### [YOUR INSTRUCTIONS]
Begin with the first line of the listing and quote every line through the one containing "return -size.hub_length + size.cover_grip"; give only those lines.
##### INFORMATION PROVIDED
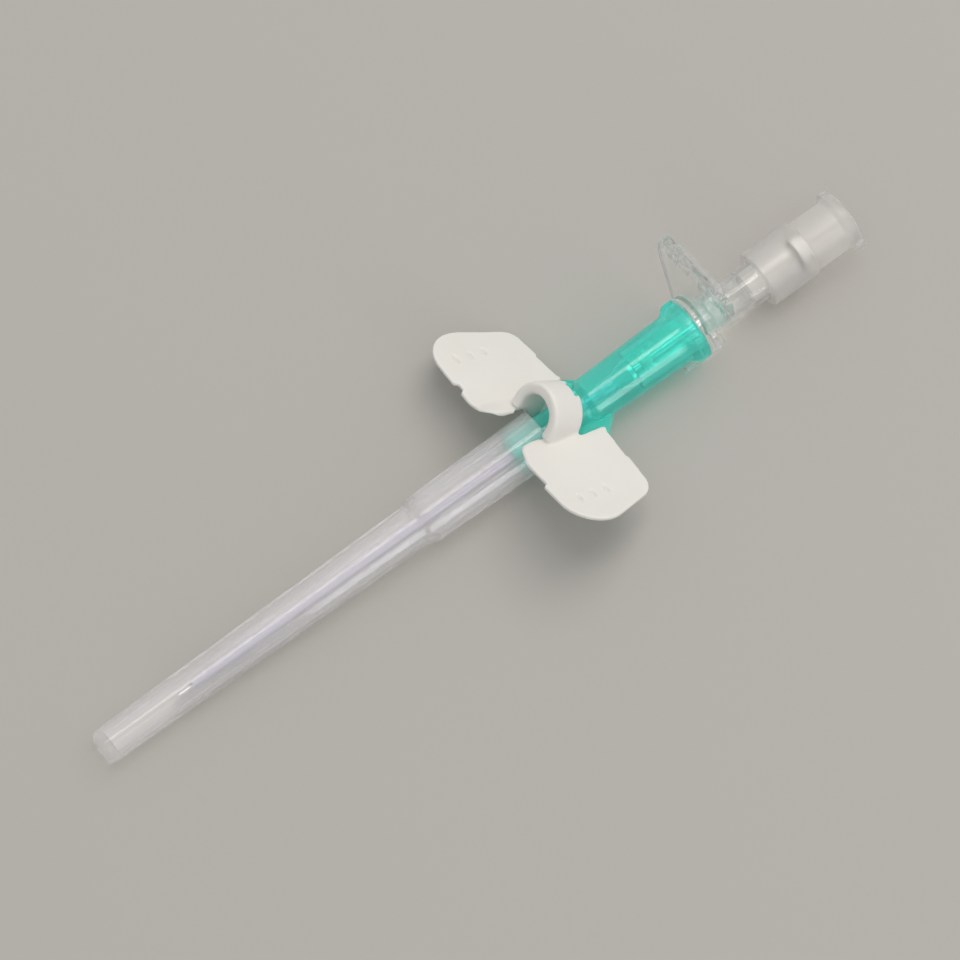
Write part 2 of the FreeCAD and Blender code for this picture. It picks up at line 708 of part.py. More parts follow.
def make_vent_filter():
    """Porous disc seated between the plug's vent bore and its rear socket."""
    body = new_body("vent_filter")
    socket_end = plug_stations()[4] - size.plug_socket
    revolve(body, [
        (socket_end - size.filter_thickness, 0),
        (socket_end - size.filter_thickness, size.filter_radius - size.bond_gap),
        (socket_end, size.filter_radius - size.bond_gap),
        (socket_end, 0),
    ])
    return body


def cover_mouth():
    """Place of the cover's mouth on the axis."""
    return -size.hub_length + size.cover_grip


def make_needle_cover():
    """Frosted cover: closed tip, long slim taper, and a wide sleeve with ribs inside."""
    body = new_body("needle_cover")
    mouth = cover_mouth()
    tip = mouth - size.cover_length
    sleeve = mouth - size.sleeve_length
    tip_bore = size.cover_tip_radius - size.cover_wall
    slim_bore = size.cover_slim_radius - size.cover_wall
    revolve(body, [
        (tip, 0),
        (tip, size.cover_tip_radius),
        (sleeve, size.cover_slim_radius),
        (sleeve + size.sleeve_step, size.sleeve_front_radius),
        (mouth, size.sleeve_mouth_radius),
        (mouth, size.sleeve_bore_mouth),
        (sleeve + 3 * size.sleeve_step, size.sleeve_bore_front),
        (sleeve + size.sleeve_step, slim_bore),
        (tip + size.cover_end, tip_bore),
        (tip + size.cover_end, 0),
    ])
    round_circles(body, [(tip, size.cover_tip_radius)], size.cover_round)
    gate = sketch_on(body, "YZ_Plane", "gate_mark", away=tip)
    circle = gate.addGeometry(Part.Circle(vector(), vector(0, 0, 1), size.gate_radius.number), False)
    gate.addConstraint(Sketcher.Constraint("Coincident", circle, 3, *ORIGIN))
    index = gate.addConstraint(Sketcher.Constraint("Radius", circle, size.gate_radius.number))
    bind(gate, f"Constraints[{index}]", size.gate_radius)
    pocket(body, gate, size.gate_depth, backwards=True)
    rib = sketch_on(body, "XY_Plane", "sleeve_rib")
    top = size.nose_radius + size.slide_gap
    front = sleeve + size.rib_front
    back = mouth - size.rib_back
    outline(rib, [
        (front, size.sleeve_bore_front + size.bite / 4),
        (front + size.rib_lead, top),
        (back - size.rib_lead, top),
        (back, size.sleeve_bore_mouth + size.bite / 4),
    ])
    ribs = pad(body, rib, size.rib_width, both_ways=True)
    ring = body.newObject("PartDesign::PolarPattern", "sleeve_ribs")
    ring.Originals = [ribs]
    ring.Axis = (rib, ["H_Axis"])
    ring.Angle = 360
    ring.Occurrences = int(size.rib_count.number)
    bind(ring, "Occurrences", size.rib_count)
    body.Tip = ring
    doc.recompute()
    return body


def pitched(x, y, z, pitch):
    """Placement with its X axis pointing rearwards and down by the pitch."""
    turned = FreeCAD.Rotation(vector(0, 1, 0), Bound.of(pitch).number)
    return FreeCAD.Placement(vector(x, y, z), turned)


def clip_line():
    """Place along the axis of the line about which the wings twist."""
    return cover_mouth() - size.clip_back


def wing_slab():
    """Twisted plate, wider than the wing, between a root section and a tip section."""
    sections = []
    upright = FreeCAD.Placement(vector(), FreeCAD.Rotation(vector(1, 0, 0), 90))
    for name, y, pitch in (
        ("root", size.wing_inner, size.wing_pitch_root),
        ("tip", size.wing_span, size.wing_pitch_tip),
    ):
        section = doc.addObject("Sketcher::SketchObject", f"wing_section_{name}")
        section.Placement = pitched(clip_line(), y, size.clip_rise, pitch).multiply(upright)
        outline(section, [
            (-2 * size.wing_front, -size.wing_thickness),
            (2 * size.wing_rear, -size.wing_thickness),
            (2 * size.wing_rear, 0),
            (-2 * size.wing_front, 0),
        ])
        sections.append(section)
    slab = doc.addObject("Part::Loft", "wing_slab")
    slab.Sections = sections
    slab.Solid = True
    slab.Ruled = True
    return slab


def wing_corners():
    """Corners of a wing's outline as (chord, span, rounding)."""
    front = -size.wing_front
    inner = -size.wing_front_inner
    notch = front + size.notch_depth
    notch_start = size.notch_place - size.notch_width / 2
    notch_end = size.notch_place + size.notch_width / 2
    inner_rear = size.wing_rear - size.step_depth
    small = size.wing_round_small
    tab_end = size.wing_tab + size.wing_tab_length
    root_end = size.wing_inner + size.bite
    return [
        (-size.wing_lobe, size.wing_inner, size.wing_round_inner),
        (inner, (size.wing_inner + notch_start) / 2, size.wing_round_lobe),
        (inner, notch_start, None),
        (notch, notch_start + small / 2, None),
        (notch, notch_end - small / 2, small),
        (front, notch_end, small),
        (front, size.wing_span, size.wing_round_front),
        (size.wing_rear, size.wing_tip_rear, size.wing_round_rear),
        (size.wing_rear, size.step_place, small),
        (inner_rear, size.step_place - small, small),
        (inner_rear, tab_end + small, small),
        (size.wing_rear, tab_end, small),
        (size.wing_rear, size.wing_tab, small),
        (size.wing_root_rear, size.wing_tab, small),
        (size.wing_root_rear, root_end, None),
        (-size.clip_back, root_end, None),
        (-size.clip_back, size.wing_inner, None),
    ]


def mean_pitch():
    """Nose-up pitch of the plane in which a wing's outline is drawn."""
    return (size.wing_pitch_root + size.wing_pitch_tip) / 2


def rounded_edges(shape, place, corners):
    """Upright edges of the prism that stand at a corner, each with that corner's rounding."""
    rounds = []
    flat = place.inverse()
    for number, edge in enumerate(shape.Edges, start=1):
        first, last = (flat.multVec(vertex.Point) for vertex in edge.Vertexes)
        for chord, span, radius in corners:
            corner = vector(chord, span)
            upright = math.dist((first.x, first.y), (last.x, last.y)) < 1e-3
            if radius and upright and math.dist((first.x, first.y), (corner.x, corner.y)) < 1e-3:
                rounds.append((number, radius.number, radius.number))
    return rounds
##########
### [EXPECTED ANSWER]
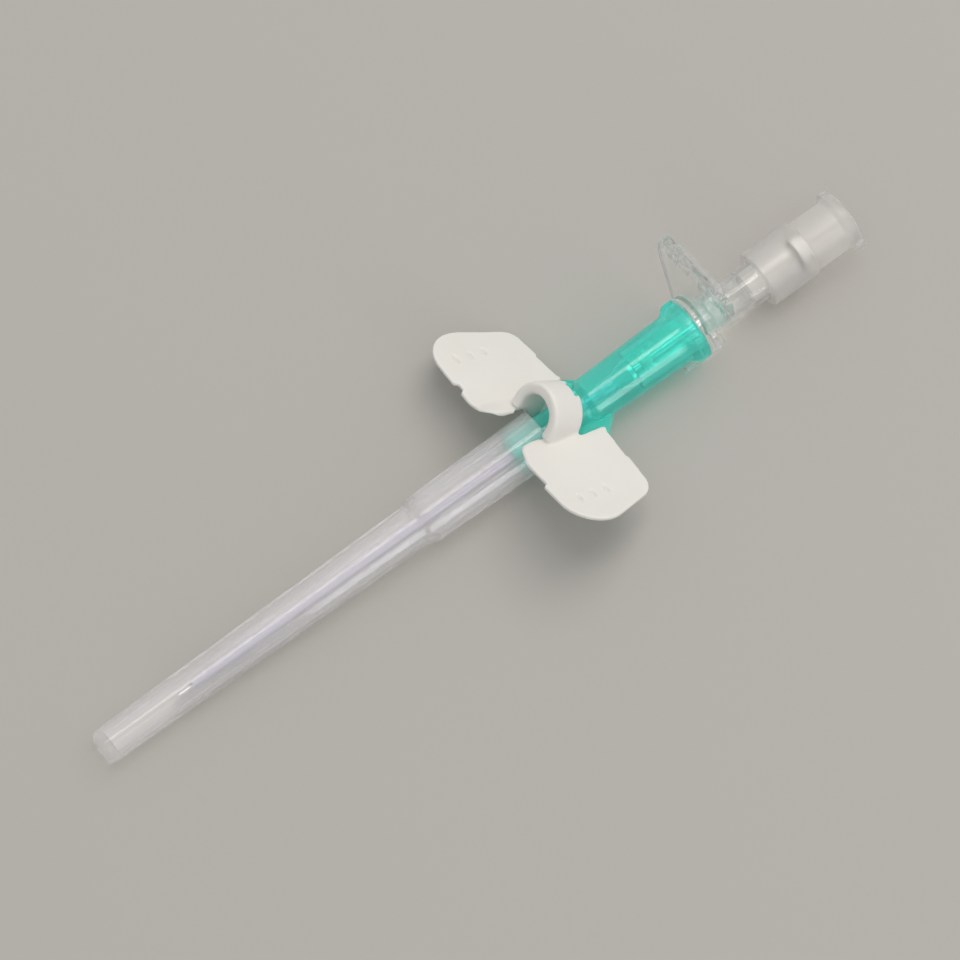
Write part 2 of the FreeCAD and Blender code for this picture. It picks up at line 708 of part.py. More parts follow.
def make_vent_filter():
    """Porous disc seated between the plug's vent bore and its rear socket."""
    body = new_body("vent_filter")
    socket_end = plug_stations()[4] - size.plug_socket
    revolve(body, [
        (socket_end - size.filter_thickness, 0),
        (socket_end - size.filter_thickness, size.filter_radius - size.bond_gap),
        (socket_end, size.filter_radius - size.bond_gap),
        (socket_end, 0),
    ])
    return body


def cover_mouth():
    """Place of the cover's mouth on the axis."""
    return -size.hub_length + size.cover_grip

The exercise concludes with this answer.